Keurig Dr Pepper CEO Tim Cofer plans aggressive growth, including new flavors like a blackberry Dr Pepper. A major strategy involves a $1 billion-plus acquisition of 60 percent of Ghost, an energy drink maker, positioning KDP strongly in the fast-growing energy drink market. Despite coffee sales setbacks, Cofer remains optimistic, focusing on expansion and new lower-cost offerings. It projects mid-single-digit net sales growth in constant currency and high single-digit adjusted and diluted EPS growth for 2024 as a whole.

Other Companies

Pro-Palestine Soft Drinks Expand, Leveraging Boycotts

Pro-Palestine soft drink brands Palestine Drinks and Gaza Cola are growing fast, supported by boycotts of US brands like Coca-Cola and Pepsi. These brands donate all profits to Gaza aid and rebuilding projects, resonating with consumers supporting the Palestinian cause. Amid strong demand, Gaza Cola is expanding to the Gulf, US, and Canada, while Palestine Drinks plans Middle East production in the GCC, Egypt and Jordan. Sales of Western soda brands dropped 7 percent in the Middle East in the first six months of 2024.

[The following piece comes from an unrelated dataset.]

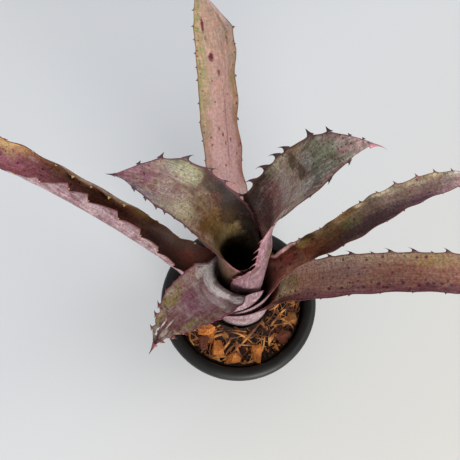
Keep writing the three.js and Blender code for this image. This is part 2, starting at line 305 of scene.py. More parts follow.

Spindrift Nears $650M Private Equity Deal

Spindrift Beverage, known for fruit-infused, low-sugar sparkling water, is in advanced talks to sell to Gryphon Investors for over $650 million. Competing in a crowded sparkling water market with brands like PepsiCo’s Bubly and Coca-Cola’s Topo Chico, Spindrift also expanded into hard seltzers in 2021. The deal underscores private equity's interest in profitability-focused beverage brands, following similar acquisitions like Keurig Dr Pepper’s purchase of Ghost Energy.